Mixolydian Mode
Mixolydian mode chart diagram
Mixolydian mode may refer to one of three things: the name applied to one of the ancient Greek harmoniai or tonoi, based on a particular octave species or scale; one of the medieval church modes; a modern musical mode or diatonic scale, related to the medieval mode.
Greek Mixolydian
The idea of a Mixolydian mode comes from the music theory of ancient Greece. The ancient Greek Mixolydian mode was invented by Sappho, the 7th century B.C. poet and musician.[1] However, what the ancient Greeks thought of as Mixolydian was very different from the modern interpretation of the mode.
In Greek theory, the Mixolydian mode (or tonos) employs a scale (or 'octave species') corresponding to the Greek Hypolydian mode inverted: in its diatonic genus, this is a scale descending from paramese to hypate hypaton: in the diatonic genus, a whole tone (paramese to mese) followed by two conjunct inverted Lydian tetrachords (each being two whole tones followed by a semitone descending). This is the equivalent of playing all the 'white notes' of a piano from B to B, or B | A G F E | (E) D C B, which is also known as a modern locrian mode. (In the chromatic and enharmonic genera, each tetrachord consists of a minor third plus two semitones, and a major third plus two quarter-tones, respectively).[2]

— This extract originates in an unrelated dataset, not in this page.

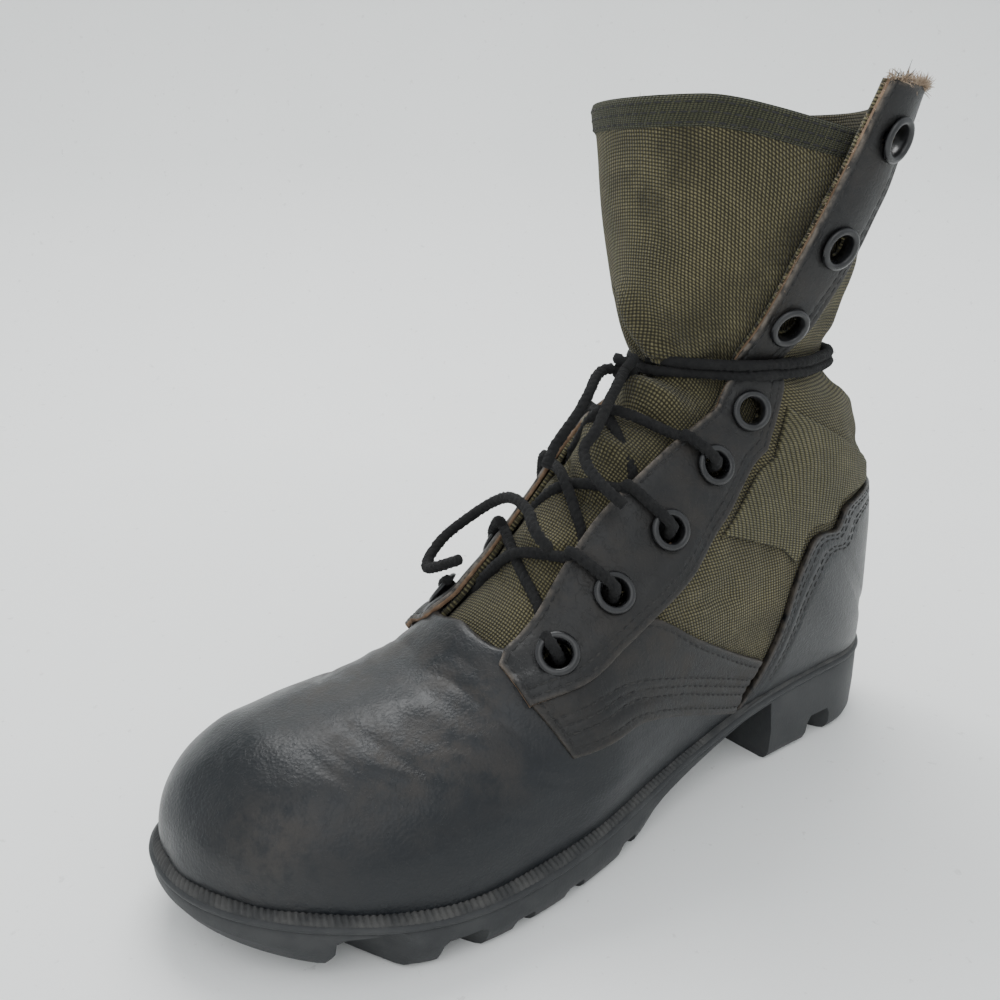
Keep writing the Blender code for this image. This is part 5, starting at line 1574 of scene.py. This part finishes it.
def knot_path():
    centre = np.array((-0.004, -0.0878, 0.1575))
    turn = np.linspace(0, 2 * math.pi, 26)
    x = 0.0028 * (np.sin(turn) + 2 * np.sin(2 * turn)) * 0.45
    z = 0.0028 * (np.cos(turn) - 2 * np.cos(2 * turn)) * 0.45
    y = -0.0022 * np.sin(3 * turn)
    return centre + np.stack((x, y, z), -1)


make_sole()
make_beads()
make_canvas()
make_vamp()
make_counter()
for each in SIDES:
    make_eyestay(each)
    make_saddle(each)
    make_patch(each)
    for i, row in enumerate(EYELET_ROWS, 1):
        make_ring(i, row, each)
make_backstay()
make_binding()
make_frays()
make_tongue()
make_laces()
for group, slot in (
    ("stitches_counter", "leather"), ("stitches_outer", "leather"), ("stitches_inner", "leather"),
    ("stitches_back", "webbing"), ("stitches_tongue", "tape"),
):
    ride(make_stitches(group), slot)

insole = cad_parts["insole"]
insole.data.materials.clear()
insole.data.materials.append(SOCK)


# Camera, stage and light
def make_camera():
    azimuth, elevation, roll = (math.radians(v) for v in (53.9376, 17.4214, -0.4764))
    back = Vector((
        math.sin(azimuth) * math.cos(elevation), -math.cos(azimuth) * math.cos(elevation), math.sin(elevation)
    ))
    right = Vector((math.cos(azimuth), math.sin(azimuth), 0))
    up = back.cross(right)
    right, up = (
        right * math.cos(roll) + up * math.sin(roll),
        up * math.cos(roll) - right * math.sin(roll),
    )
    data = bpy.data.cameras.new("camera")
    data.sensor_width = 36
    data.lens = 36
    data.clip_start = 0.01
    camera = bpy.data.objects.new("camera", data)
    turn = Matrix((right, up, back)).transposed()
    camera.matrix_world = Matrix.Translation((0.2550, -0.3320, 0.2188)) @ turn.to_4x4()
    bpy.context.scene.collection.objects.link(camera)
    bpy.context.scene.camera = camera


def make_stage():
    """A pale sheet that runs level under the boot and curves up behind it, darkened upwards by painted shade.
    """
    azimuth = math.radians(53.9)
    away = np.array((-math.sin(azimuth), math.cos(azimuth)))
    side = np.array((math.cos(azimuth), math.sin(azimuth)))
    level, bend = np.linspace(-1.6, 0.50, 22), np.linspace(0, 1, 12)[1:] * math.pi / 2
    reach = np.concatenate((level, 0.50 + 0.25 * np.sin(bend), (0.75, 0.75)))
    lift = np.concatenate((0 * level, 0.25 * (1 - np.cos(bend)), (0.8, 2.0)))
    wide = np.linspace(-2.2, 2.2, 12)
    verts = [(*(away * r + side * w + (0, -0.1)), z) for r, z in zip(reach, lift) for w in wide]
    index = np.arange(len(verts)).reshape(len(reach), len(wide))
    faces = np.stack((index[:-1, :-1], index[:-1, 1:], index[1:, 1:], index[1:, :-1]), -1).reshape(-1, 4)
    f = Finish("paper_sheet")
    tone = f.mix(f.steps(f.noise(0.25, 4, 0.5), 0.35, 0.70), (0.945, 0.95, 0.935), (0.97, 0.975, 0.96))
    # painted shade: the sheet darkens with height, towards the top of the curve behind the boot
    tone = f.mix(f.steps(f.split(f.place)[2], 0.05, 1.1), tone, (0.29, 0.31, 0.305))
    tone = f.mix(f.times(f.steps(f.noise(0.006, 3, 0.6), 0.66, 0.72), 0.25), tone, (0.42, 0.41, 0.39))
    f.set(Base_Color=tone, Normal=f.bump(f.noise(0.02, 5, 0.6), 0.0006, 0.5))
    f.fixed(Roughness=0.75)
    mesh_object("backdrop_sheet", verts, faces, [f.material])


def make_light():
    world = bpy.data.worlds.new("world")
    bpy.context.scene.world = world
    world.use_nodes = True
    world.node_tree.nodes["Background"].inputs["Color"].default_value = (0.93, 0.97, 1.0, 1.0)
    world.node_tree.nodes["Background"].inputs["Strength"].default_value = 1.10
    for name, place, aim, size, power in (
        ("top", (-0.65, 0.20, 1.10), (0.0, -0.1, 0.1), 0.9, 21.0),
        ("window", (0.75, -0.60, 1.15), (0.0, -0.1, 0.12), 1.0, 4.0),
        ("front", (0.85, -1.05, 0.50), (0.0, -0.12, 0.08), 0.5, 1.3),
    ):
        data = bpy.data.lights.new(name, "AREA")
        data.shape = "SQUARE"
        data.size = size
        data.energy = power
        lamp = bpy.data.objects.new(name, data)
        lamp.location = place
        lamp.rotation_mode = "QUATERNION"
        lamp.rotation_quaternion = (Vector(aim) - Vector(place)).to_track_quat("-Z", "Y")
        bpy.context.scene.collection.objects.link(lamp)


make_camera()
make_stage()
make_light()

Medieval Mixolydian and Hypomixolydian
Medieval European music scholars understood the Greek system of modes through the Latin works of Boethius. However, his work was misinterpreted,[vague] and the name Mixolydian came to be applied to one of the eight modes of medieval church music: the seventh mode. This mode does not run from B to B on white notes, as the Greek mode, but was defined in two ways: as the diatonic octave species from G up one octave to the G above, or as a mode whose final was G and whose ambitus runs from the F below the final to the G above, with possible extensions "by licence" up to A above and even down to E below, and in which the note D (the tenor of the corresponding seventh psalm tone) had an important melodic function.[3] This misinterpretation led to the current use of the term for the natural scale from G to G.
The seventh mode of western church music is an authentic mode based on and encompassing the natural scale from G to G, with the perfect fifth (the D in a G to G scale) as the dominant, reciting note or tenor.
The plagal eighth mode was termed Hypomixolydian (or "lower Mixolydian") and, like the Mixolydian, was defined in two ways: as the diatonic octave species from D to the D an octave higher, divided at the mode final, G (thus D–E–F–G + G–A–B–C–D); or as a mode with a final of G and an ambitus from C below the final to E above it, in which the note C (the tenor of the corresponding eighth psalm tone) had an important melodic function.[4]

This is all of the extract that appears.